All material below is to be reproduced exactly.
##### MATERIAL #####
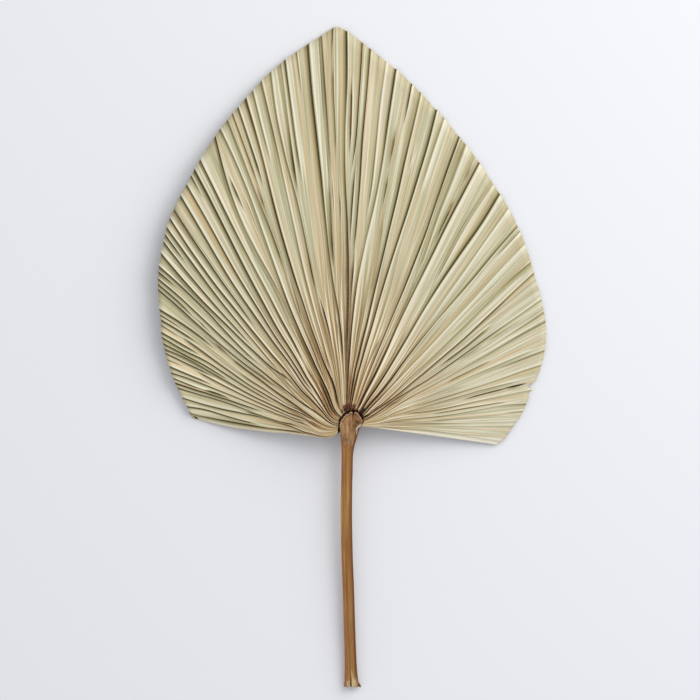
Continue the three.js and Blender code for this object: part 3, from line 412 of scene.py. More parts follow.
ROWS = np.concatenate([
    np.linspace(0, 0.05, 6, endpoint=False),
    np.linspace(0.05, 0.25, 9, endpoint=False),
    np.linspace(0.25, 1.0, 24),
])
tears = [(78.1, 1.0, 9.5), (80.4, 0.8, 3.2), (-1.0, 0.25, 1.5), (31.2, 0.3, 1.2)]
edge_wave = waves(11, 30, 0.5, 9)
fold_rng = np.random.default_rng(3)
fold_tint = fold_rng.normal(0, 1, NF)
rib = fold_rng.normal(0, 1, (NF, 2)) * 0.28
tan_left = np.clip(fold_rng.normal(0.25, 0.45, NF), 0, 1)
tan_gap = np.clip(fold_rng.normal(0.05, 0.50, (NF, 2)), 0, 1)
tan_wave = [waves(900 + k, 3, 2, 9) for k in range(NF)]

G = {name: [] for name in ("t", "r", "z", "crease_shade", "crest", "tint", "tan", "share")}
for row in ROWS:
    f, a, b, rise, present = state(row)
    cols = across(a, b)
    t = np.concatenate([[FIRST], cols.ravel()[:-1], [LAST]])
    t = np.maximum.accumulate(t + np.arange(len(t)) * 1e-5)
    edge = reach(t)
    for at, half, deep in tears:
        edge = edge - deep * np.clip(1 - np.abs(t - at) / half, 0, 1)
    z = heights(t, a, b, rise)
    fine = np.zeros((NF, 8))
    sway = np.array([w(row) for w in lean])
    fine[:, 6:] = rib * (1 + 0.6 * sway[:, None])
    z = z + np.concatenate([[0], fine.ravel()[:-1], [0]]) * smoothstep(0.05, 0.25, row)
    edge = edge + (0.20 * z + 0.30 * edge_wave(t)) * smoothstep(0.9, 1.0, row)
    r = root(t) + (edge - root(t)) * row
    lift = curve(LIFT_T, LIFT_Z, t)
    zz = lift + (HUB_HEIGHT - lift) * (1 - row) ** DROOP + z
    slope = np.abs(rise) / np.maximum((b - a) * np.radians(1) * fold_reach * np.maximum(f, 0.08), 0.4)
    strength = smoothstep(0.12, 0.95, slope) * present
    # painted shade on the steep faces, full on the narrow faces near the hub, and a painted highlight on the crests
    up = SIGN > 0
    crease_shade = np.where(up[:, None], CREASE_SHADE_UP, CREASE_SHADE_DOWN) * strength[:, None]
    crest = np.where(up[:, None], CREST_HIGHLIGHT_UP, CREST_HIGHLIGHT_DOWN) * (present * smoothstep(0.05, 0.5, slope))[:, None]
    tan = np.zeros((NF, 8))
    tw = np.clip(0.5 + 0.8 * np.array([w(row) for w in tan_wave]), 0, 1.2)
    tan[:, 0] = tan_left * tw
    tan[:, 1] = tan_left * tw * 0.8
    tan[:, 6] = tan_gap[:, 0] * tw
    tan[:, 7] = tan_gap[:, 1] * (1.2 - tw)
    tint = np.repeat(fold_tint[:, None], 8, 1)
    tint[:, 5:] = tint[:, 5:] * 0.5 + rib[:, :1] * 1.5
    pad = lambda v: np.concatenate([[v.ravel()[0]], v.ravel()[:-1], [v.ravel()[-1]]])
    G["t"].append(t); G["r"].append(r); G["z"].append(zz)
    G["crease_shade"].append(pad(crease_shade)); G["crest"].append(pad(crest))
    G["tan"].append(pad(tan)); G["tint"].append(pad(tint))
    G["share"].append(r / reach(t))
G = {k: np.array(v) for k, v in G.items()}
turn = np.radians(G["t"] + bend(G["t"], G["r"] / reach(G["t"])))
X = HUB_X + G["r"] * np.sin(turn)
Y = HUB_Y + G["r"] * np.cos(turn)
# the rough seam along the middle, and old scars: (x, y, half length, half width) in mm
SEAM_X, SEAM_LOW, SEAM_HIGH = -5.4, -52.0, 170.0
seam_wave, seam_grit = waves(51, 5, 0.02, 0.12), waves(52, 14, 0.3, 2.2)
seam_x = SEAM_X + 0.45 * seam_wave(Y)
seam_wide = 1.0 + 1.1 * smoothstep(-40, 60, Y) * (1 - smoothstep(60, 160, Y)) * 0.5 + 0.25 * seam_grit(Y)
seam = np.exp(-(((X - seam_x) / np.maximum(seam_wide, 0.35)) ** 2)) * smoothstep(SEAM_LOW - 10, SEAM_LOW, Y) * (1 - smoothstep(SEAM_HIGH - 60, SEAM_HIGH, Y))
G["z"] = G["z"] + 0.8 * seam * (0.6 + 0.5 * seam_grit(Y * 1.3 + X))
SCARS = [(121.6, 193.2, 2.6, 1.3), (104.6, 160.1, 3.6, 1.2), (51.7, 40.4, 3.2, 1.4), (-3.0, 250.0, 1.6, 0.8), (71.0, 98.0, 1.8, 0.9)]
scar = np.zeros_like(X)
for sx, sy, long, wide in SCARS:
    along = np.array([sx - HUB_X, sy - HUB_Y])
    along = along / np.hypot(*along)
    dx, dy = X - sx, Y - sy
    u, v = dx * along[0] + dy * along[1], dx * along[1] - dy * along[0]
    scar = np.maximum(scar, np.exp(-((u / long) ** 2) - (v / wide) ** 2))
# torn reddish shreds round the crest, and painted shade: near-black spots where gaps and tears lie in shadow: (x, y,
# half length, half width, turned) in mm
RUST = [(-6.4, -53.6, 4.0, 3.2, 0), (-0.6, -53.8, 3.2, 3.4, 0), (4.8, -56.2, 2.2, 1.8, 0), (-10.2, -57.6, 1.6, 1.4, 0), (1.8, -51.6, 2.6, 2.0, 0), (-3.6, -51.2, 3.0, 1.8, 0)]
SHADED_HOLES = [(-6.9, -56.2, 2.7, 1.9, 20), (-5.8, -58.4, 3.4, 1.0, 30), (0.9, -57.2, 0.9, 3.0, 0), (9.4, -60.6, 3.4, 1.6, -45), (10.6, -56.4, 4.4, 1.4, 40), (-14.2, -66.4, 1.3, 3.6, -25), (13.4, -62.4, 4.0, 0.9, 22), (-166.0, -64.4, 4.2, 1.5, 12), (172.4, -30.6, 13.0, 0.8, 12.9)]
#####
RESULT -
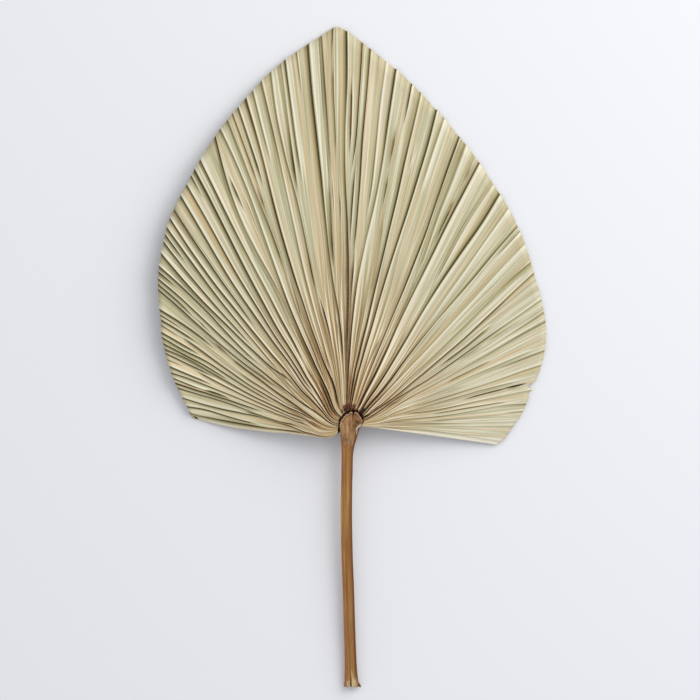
Continue the three.js and Blender code for this object: part 3, from line 412 of scene.py. More parts follow.
ROWS = np.concatenate([
    np.linspace(0, 0.05, 6, endpoint=False),
    np.linspace(0.05, 0.25, 9, endpoint=False),
    np.linspace(0.25, 1.0, 24),
])
tears = [(78.1, 1.0, 9.5), (80.4, 0.8, 3.2), (-1.0, 0.25, 1.5), (31.2, 0.3, 1.2)]
edge_wave = waves(11, 30, 0.5, 9)
fold_rng = np.random.default_rng(3)
fold_tint = fold_rng.normal(0, 1, NF)
rib = fold_rng.normal(0, 1, (NF, 2)) * 0.28
tan_left = np.clip(fold_rng.normal(0.25, 0.45, NF), 0, 1)
tan_gap = np.clip(fold_rng.normal(0.05, 0.50, (NF, 2)), 0, 1)
tan_wave = [waves(900 + k, 3, 2, 9) for k in range(NF)]

G = {name: [] for name in ("t", "r", "z", "crease_shade", "crest", "tint", "tan", "share")}
for row in ROWS:
    f, a, b, rise, present = state(row)
    cols = across(a, b)
    t = np.concatenate([[FIRST], cols.ravel()[:-1], [LAST]])
    t = np.maximum.accumulate(t + np.arange(len(t)) * 1e-5)
    edge = reach(t)
    for at, half, deep in tears:
        edge = edge - deep * np.clip(1 - np.abs(t - at) / half, 0, 1)
    z = heights(t, a, b, rise)
    fine = np.zeros((NF, 8))
    sway = np.array([w(row) for w in lean])
    fine[:, 6:] = rib * (1 + 0.6 * sway[:, None])
    z = z + np.concatenate([[0], fine.ravel()[:-1], [0]]) * smoothstep(0.05, 0.25, row)
    edge = edge + (0.20 * z + 0.30 * edge_wave(t)) * smoothstep(0.9, 1.0, row)
    r = root(t) + (edge - root(t)) * row
    lift = curve(LIFT_T, LIFT_Z, t)
    zz = lift + (HUB_HEIGHT - lift) * (1 - row) ** DROOP + z
    slope = np.abs(rise) / np.maximum((b - a) * np.radians(1) * fold_reach * np.maximum(f, 0.08), 0.4)
    strength = smoothstep(0.12, 0.95, slope) * present
    # painted shade on the steep faces, full on the narrow faces near the hub, and a painted highlight on the crests
    up = SIGN > 0
    crease_shade = np.where(up[:, None], CREASE_SHADE_UP, CREASE_SHADE_DOWN) * strength[:, None]
    crest = np.where(up[:, None], CREST_HIGHLIGHT_UP, CREST_HIGHLIGHT_DOWN) * (present * smoothstep(0.05, 0.5, slope))[:, None]
    tan = np.zeros((NF, 8))
    tw = np.clip(0.5 + 0.8 * np.array([w(row) for w in tan_wave]), 0, 1.2)
    tan[:, 0] = tan_left * tw
    tan[:, 1] = tan_left * tw * 0.8
    tan[:, 6] = tan_gap[:, 0] * tw
    tan[:, 7] = tan_gap[:, 1] * (1.2 - tw)
    tint = np.repeat(fold_tint[:, None], 8, 1)
    tint[:, 5:] = tint[:, 5:] * 0.5 + rib[:, :1] * 1.5
    pad = lambda v: np.concatenate([[v.ravel()[0]], v.ravel()[:-1], [v.ravel()[-1]]])
    G["t"].append(t); G["r"].append(r); G["z"].append(zz)
    G["crease_shade"].append(pad(crease_shade)); G["crest"].append(pad(crest))
    G["tan"].append(pad(tan)); G["tint"].append(pad(tint))
    G["share"].append(r / reach(t))
G = {k: np.array(v) for k, v in G.items()}
turn = np.radians(G["t"] + bend(G["t"], G["r"] / reach(G["t"])))
X = HUB_X + G["r"] * np.sin(turn)
Y = HUB_Y + G["r"] * np.cos(turn)
# the rough seam along the middle, and old scars: (x, y, half length, half width) in mm
SEAM_X, SEAM_LOW, SEAM_HIGH = -5.4, -52.0, 170.0
seam_wave, seam_grit = waves(51, 5, 0.02, 0.12), waves(52, 14, 0.3, 2.2)
seam_x = SEAM_X + 0.45 * seam_wave(Y)
seam_wide = 1.0 + 1.1 * smoothstep(-40, 60, Y) * (1 - smoothstep(60, 160, Y)) * 0.5 + 0.25 * seam_grit(Y)
seam = np.exp(-(((X - seam_x) / np.maximum(seam_wide, 0.35)) ** 2)) * smoothstep(SEAM_LOW - 10, SEAM_LOW, Y) * (1 - smoothstep(SEAM_HIGH - 60, SEAM_HIGH, Y))
G["z"] = G["z"] + 0.8 * seam * (0.6 + 0.5 * seam_grit(Y * 1.3 + X))
SCARS = [(121.6, 193.2, 2.6, 1.3), (104.6, 160.1, 3.6, 1.2), (51.7, 40.4, 3.2, 1.4), (-3.0, 250.0, 1.6, 0.8), (71.0, 98.0, 1.8, 0.9)]
scar = np.zeros_like(X)
for sx, sy, long, wide in SCARS:
    along = np.array([sx - HUB_X, sy - HUB_Y])
    along = along / np.hypot(*along)
    dx, dy = X - sx, Y - sy
    u, v = dx * along[0] + dy * along[1], dx * along[1] - dy * along[0]
    scar = np.maximum(scar, np.exp(-((u / long) ** 2) - (v / wide) ** 2))
# torn reddish shreds round the crest, and painted shade: near-black spots where gaps and tears lie in shadow: (x, y,
# half length, half width, turned) in mm
RUST = [(-6.4, -53.6, 4.0, 3.2, 0), (-0.6, -53.8, 3.2, 3.4, 0), (4.8, -56.2, 2.2, 1.8, 0), (-10.2, -57.6, 1.6, 1.4, 0), (1.8, -51.6, 2.6, 2.0, 0), (-3.6, -51.2, 3.0, 1.8, 0)]
SHADED_HOLES = [(-6.9, -56.2, 2.7, 1.9, 20), (-5.8, -58.4, 3.4, 1.0, 30), (0.9, -57.2, 0.9, 3.0, 0), (9.4, -60.6, 3.4, 1.6, -45), (10.6, -56.4, 4.4, 1.4, 40), (-14.2, -66.4, 1.3, 3.6, -25), (13.4, -62.4, 4.0, 0.9, 22), (-166.0, -64.4, 4.2, 1.5, 12), (172.4, -30.6, 13.0, 0.8, 12.9)]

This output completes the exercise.